+++ Task data +++
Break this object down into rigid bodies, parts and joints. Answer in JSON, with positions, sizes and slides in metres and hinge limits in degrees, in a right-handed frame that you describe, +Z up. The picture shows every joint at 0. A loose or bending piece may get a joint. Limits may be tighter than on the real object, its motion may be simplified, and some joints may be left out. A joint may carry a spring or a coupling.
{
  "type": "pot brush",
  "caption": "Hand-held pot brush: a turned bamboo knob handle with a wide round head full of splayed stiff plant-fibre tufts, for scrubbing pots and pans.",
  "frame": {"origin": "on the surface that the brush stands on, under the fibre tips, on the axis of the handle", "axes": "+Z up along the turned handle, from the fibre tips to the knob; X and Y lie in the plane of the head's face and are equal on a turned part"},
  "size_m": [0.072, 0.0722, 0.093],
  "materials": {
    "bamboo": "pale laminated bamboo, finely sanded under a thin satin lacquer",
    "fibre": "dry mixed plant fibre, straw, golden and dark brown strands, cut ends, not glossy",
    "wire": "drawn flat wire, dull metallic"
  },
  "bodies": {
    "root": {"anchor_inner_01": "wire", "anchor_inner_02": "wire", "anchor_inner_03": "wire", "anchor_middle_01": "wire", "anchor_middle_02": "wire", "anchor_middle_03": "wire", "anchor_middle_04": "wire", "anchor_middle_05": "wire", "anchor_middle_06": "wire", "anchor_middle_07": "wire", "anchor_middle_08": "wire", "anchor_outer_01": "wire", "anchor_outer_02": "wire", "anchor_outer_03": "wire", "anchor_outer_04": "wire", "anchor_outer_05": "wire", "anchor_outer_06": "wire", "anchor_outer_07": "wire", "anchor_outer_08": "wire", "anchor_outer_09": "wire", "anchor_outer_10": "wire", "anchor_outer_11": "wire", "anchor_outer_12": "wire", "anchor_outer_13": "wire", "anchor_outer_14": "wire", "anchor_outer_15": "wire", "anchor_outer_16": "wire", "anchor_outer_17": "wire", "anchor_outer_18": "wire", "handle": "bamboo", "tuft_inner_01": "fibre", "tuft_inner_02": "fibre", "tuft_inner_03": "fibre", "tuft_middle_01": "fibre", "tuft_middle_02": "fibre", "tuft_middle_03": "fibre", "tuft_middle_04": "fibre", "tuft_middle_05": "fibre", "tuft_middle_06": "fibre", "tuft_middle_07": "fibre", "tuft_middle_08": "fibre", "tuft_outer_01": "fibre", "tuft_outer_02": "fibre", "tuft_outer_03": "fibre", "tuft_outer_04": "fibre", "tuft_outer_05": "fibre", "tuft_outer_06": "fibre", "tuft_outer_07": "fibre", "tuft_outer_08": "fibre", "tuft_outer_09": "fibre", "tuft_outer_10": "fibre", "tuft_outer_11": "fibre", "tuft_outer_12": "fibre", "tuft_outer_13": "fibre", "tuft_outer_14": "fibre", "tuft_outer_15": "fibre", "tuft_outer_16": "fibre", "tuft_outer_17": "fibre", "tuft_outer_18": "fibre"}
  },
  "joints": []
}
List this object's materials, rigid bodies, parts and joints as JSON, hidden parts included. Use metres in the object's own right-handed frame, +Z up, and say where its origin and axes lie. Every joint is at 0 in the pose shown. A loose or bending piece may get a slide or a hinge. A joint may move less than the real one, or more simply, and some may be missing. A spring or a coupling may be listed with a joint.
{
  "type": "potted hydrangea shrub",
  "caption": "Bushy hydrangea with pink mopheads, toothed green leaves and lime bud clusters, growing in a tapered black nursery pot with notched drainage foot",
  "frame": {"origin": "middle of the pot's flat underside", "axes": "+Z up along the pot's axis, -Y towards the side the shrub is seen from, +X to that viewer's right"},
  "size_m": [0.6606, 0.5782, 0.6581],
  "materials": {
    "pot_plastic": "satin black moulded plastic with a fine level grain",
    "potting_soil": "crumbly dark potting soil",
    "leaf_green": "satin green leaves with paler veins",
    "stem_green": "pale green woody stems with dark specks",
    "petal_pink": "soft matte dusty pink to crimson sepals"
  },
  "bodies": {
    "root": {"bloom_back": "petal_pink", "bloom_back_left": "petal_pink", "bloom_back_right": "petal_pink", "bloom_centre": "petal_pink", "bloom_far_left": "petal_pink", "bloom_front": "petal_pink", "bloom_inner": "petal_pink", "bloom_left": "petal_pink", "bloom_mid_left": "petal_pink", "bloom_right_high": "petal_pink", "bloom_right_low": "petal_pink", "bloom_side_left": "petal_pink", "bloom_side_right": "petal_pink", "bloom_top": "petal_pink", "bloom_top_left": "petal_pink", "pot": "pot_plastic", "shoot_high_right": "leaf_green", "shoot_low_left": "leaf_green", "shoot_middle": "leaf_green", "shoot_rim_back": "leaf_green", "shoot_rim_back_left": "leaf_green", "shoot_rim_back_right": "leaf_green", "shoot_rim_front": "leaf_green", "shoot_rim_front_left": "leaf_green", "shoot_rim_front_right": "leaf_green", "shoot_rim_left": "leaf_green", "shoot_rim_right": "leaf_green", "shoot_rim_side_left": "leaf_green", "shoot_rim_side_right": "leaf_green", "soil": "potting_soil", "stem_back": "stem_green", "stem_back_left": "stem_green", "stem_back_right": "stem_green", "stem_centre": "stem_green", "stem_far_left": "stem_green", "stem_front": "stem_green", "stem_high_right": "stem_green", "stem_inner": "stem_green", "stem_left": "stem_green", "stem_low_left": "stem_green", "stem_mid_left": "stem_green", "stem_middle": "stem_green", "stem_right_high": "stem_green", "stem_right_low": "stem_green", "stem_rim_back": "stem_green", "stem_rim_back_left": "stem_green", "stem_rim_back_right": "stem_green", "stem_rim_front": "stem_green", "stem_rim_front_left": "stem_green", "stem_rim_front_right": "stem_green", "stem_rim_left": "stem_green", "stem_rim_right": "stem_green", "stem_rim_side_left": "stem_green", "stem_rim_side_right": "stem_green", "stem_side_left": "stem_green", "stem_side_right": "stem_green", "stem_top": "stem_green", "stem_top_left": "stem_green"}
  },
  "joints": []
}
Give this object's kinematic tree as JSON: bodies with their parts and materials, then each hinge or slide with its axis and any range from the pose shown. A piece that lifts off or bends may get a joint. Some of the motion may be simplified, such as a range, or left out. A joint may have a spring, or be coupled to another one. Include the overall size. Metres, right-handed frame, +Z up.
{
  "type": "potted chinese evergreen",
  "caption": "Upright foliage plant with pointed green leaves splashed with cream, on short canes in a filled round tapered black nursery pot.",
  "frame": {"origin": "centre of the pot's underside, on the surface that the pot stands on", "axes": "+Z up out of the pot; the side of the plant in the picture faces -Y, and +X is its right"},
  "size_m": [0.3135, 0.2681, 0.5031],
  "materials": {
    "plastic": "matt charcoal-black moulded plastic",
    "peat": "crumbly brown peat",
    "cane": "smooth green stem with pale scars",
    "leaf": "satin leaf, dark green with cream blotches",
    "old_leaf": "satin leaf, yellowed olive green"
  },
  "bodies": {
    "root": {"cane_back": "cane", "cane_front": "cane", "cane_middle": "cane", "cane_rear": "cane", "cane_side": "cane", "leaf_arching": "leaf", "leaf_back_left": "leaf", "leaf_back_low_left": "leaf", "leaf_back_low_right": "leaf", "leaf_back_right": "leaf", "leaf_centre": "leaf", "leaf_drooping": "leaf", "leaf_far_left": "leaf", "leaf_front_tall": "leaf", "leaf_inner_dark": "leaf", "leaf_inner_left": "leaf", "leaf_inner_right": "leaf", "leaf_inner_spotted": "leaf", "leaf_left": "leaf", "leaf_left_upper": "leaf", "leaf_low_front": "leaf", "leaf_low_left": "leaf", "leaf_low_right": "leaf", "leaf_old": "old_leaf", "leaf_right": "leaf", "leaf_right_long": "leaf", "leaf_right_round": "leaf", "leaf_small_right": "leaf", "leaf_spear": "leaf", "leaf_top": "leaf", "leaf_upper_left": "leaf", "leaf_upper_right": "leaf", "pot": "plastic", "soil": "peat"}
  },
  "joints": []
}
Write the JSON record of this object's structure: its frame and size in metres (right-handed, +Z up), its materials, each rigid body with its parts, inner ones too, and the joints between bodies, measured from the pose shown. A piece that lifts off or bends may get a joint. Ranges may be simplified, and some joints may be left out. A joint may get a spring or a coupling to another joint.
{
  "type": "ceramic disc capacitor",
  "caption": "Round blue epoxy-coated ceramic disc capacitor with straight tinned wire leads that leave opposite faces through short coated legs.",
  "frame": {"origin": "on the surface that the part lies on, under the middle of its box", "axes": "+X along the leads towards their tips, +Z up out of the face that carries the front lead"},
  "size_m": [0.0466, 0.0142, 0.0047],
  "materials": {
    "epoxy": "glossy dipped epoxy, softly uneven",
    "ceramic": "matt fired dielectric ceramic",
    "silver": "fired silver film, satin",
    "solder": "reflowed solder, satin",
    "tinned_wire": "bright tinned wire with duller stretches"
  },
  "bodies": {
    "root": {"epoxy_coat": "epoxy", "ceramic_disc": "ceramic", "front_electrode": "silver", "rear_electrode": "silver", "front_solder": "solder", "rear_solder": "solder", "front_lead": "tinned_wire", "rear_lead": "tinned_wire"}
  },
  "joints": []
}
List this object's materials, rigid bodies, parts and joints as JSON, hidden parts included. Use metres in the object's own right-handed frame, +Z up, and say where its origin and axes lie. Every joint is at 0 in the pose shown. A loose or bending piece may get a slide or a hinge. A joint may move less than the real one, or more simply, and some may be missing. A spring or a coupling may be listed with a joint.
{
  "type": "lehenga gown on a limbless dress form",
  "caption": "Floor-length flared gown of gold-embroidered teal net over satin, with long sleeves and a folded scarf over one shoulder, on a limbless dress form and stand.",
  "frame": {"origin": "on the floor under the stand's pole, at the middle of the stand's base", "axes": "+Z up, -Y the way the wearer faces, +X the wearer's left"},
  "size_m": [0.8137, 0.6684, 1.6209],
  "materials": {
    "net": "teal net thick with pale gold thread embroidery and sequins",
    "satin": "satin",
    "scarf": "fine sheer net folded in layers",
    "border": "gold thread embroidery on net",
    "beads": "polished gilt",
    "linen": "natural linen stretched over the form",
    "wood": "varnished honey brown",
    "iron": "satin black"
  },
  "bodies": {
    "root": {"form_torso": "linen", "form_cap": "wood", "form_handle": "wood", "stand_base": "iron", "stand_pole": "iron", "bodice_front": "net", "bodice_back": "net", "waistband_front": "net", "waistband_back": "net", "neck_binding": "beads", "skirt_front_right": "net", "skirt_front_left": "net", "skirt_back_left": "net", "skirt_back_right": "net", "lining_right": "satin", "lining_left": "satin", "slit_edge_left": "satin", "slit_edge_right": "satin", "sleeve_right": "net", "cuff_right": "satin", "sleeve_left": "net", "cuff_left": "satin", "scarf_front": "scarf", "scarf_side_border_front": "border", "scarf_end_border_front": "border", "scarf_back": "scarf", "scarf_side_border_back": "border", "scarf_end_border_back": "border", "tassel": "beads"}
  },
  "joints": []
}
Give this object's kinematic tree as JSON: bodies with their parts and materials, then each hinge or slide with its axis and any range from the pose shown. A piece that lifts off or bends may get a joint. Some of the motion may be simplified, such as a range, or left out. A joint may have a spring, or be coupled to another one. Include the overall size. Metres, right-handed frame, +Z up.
+++
- [Exercise instructions]
From the entries above, return each line with the word "axis" in it.

- [The answer]
  "frame": {"origin": "on the surface that the brush stands on, under the fibre tips, on the axis of the handle", "axes": "+Z up along the turned handle, from the fibre tips to the knob; X and Y lie in the plane of the head's face and are equal on a turned part"},
  "frame": {"origin": "middle of the pot's flat underside", "axes": "+Z up along the pot's axis, -Y towards the side the shrub is seen from, +X to that viewer's right"},
Give this object's kinematic tree as JSON: bodies with their parts and materials, then each hinge or slide with its axis and any range from the pose shown. A piece that lifts off or bends may get a joint. Some of the motion may be simplified, such as a range, or left out. A joint may have a spring, or be coupled to another one. Include the overall size. Metres, right-handed frame, +Z up.
Give this object's kinematic tree as JSON: bodies with their parts and materials, then each hinge or slide with its axis and any range from the pose shown. A piece that lifts off or bends may get a joint. Some of the motion may be simplified, such as a range, or left out. A joint may have a spring, or be coupled to another one. Include the overall size. Metres, right-handed frame, +Z up.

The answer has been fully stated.